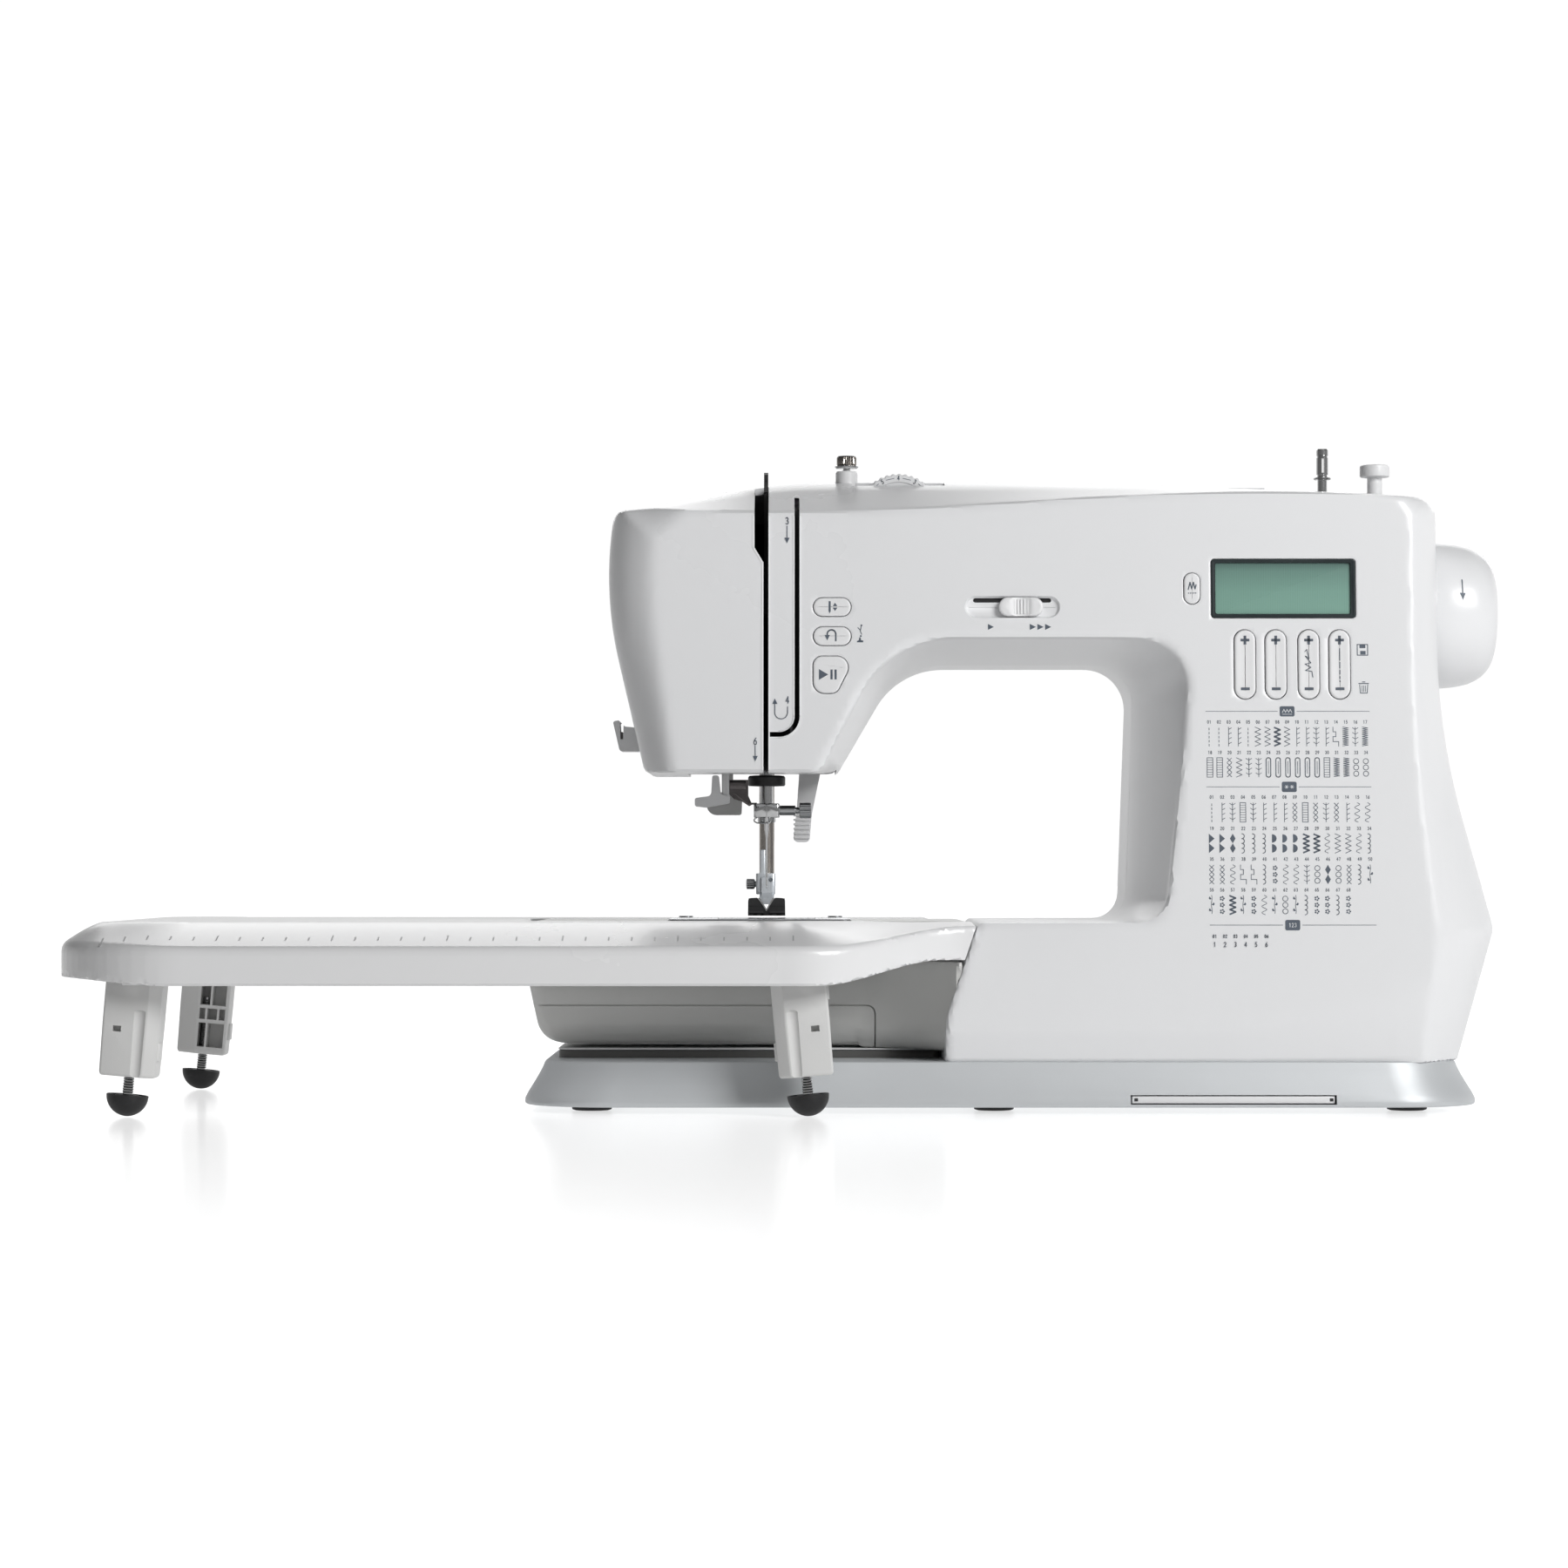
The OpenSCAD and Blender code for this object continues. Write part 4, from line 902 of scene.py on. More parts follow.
for x in (-90, 90, 275):
    for y in (-80, 50):
        feet.append(lathe("f", [(0, 0), (7.6, 0), (8.8, 0.4), (9, 1.2), (9, 2.8), (0, 2.8)], 32, at(x, y, 0)))
put(join("base_pads", feet), "machine", "rubber", "base_feet")
card = union("reference_card", [block("a", (149.6, -108.6, 4.5), (239.4, 0, 5.9), 0.6, 0.2),
    block("a", (149.6, -109.2, 4.4), (239.4, -106.4, 7.6), 0.8, 0.3)])
paint(card, "table")
put(card, "reference_tray", None, "reference_tray")
ends = Ink()
for x in (151.5, 237.8):
    ends.rect(x, 6, 1.6, 1.4)
mark(ends, "card_end_marks", "reference_tray", at(0, -109.2, 0) @ TO_FRONT, "black")

# ---------------------------------------------------------------- extension table

LEFT = -323.4
TABLE_PLAN = rounded([[LEFT, -160, 57], [22, -160, 50], [62, -113.5, 50], [81.6, -113.5, 0], [81.6, -72, 0],
    [-124, -72, 4], [-124, 42, 4], [66, 42, 0], [66, 160, 30], [LEFT, 160, 57]], 14)
TABLE_EDGE = rounded([[LEFT, -160, 57], [22, -160, 50], [62, -113.5, 50], [300, -113.5, 0], [300, 160, 0],
    [LEFT, 160, 57]], 14)


def table_top(x, y):
    # the crown falls away over 54 mm at the front and back, and over 18 mm at the left end
    ux = np.maximum(LEFT + 57 - np.asarray(x), 0)
    uy = np.maximum(np.abs(y) - 103, 0)
    fall = 54 - 36 * ux / (np.hypot(ux, uy) + 1e-6)
    d = np.clip(-poly_sdf(TABLE_EDGE, x, y) / fall, 0, 1)
    edge = 73.8 + 9.2 * smoothstep(12, 78, x) * (np.asarray(y) < 0) + 1 * smoothstep(-250, -320, x)
    return edge + (84.6 - edge) * (1 - (1 - d) ** 1.35)


def table_field(x, y, z):
    top = (z - table_top(x, y)) * 0.97
    low = 57.5 + 10.3 * smoothstep(10, 66, x) * (y < 0) + 3 * smoothstep(-270, -322, x)
    f = round_max(poly_sdf(TABLE_PLAN, x, y), top, 2.6)
    return round_max(f, low - z, 0.8)


def table_hollow(x, y, z):
    f = np.maximum(poly_sdf(TABLE_PLAN, x, y) + 2.5, z - table_top(x, y) + 2.5)
    return np.maximum(f, 42 - z)


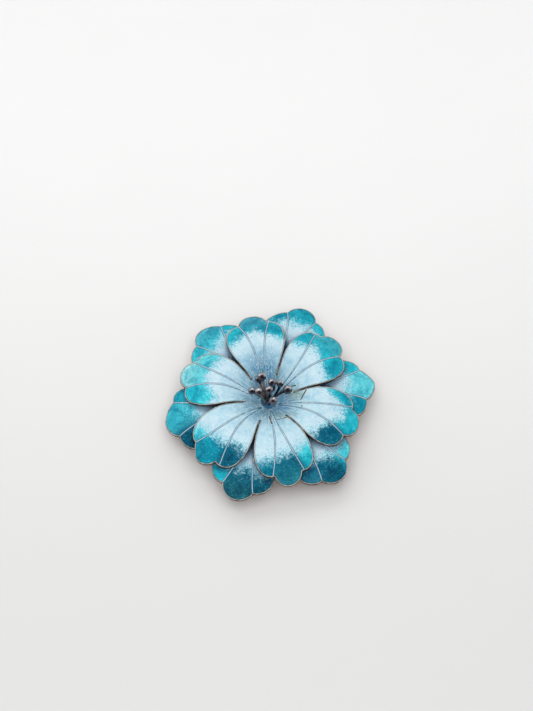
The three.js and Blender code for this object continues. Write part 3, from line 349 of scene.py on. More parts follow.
^^^^^^^^^^^^^^^^
What you should do: Using the entries above, quote each line verbatim from the first through the line that contains "return edge +".

Answer in full:
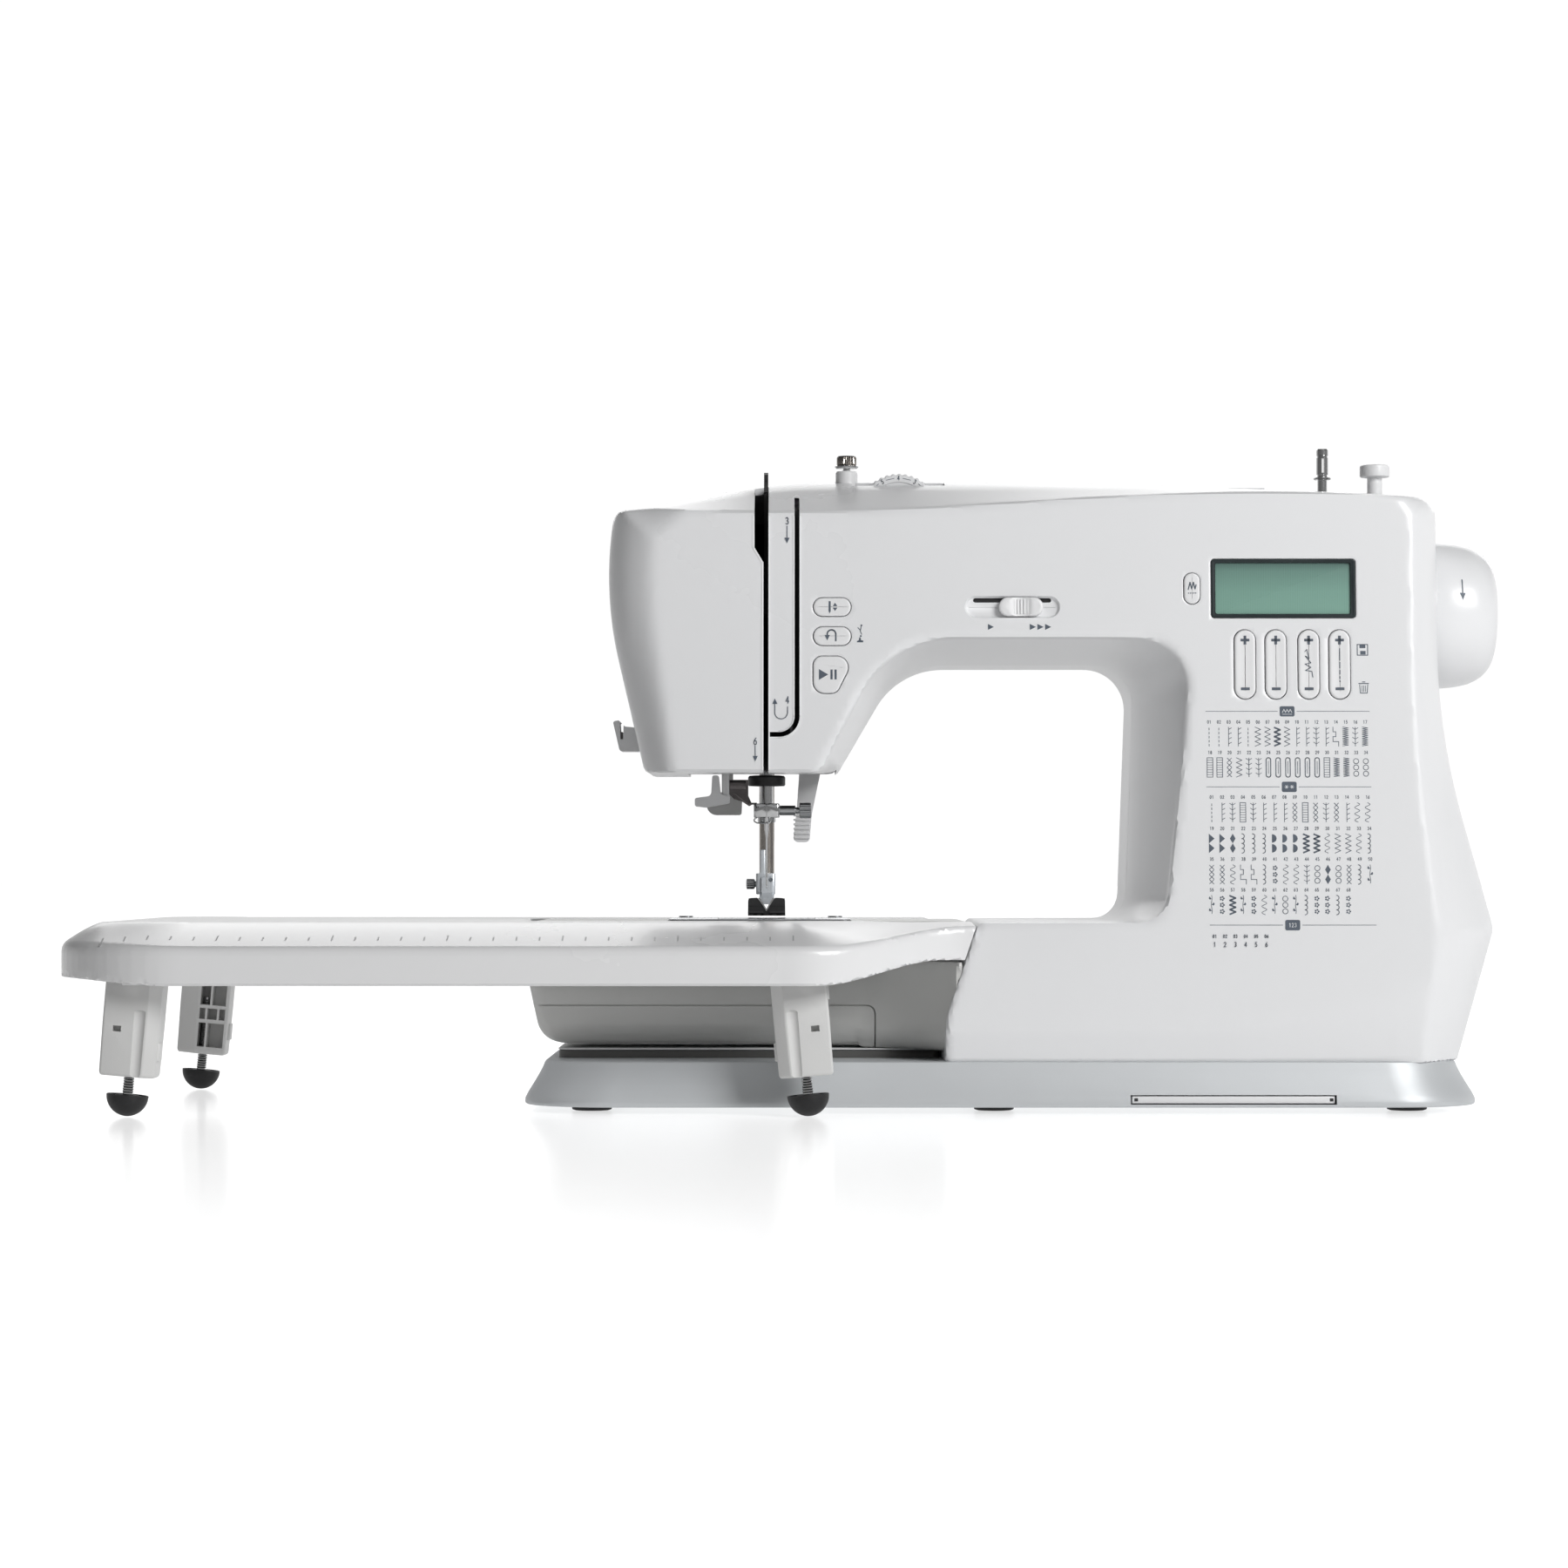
The OpenSCAD and Blender code for this object continues. Write part 4, from line 902 of scene.py on. More parts follow.
for x in (-90, 90, 275):
    for y in (-80, 50):
        feet.append(lathe("f", [(0, 0), (7.6, 0), (8.8, 0.4), (9, 1.2), (9, 2.8), (0, 2.8)], 32, at(x, y, 0)))
put(join("base_pads", feet), "machine", "rubber", "base_feet")
card = union("reference_card", [block("a", (149.6, -108.6, 4.5), (239.4, 0, 5.9), 0.6, 0.2),
    block("a", (149.6, -109.2, 4.4), (239.4, -106.4, 7.6), 0.8, 0.3)])
paint(card, "table")
put(card, "reference_tray", None, "reference_tray")
ends = Ink()
for x in (151.5, 237.8):
    ends.rect(x, 6, 1.6, 1.4)
mark(ends, "card_end_marks", "reference_tray", at(0, -109.2, 0) @ TO_FRONT, "black")

# ---------------------------------------------------------------- extension table

LEFT = -323.4
TABLE_PLAN = rounded([[LEFT, -160, 57], [22, -160, 50], [62, -113.5, 50], [81.6, -113.5, 0], [81.6, -72, 0],
    [-124, -72, 4], [-124, 42, 4], [66, 42, 0], [66, 160, 30], [LEFT, 160, 57]], 14)
TABLE_EDGE = rounded([[LEFT, -160, 57], [22, -160, 50], [62, -113.5, 50], [300, -113.5, 0], [300, 160, 0],
    [LEFT, 160, 57]], 14)


def table_top(x, y):
    # the crown falls away over 54 mm at the front and back, and over 18 mm at the left end
    ux = np.maximum(LEFT + 57 - np.asarray(x), 0)
    uy = np.maximum(np.abs(y) - 103, 0)
    fall = 54 - 36 * ux / (np.hypot(ux, uy) + 1e-6)
    d = np.clip(-poly_sdf(TABLE_EDGE, x, y) / fall, 0, 1)
    edge = 73.8 + 9.2 * smoothstep(12, 78, x) * (np.asarray(y) < 0) + 1 * smoothstep(-250, -320, x)
    return edge + (84.6 - edge) * (1 - (1 - d) ** 1.35)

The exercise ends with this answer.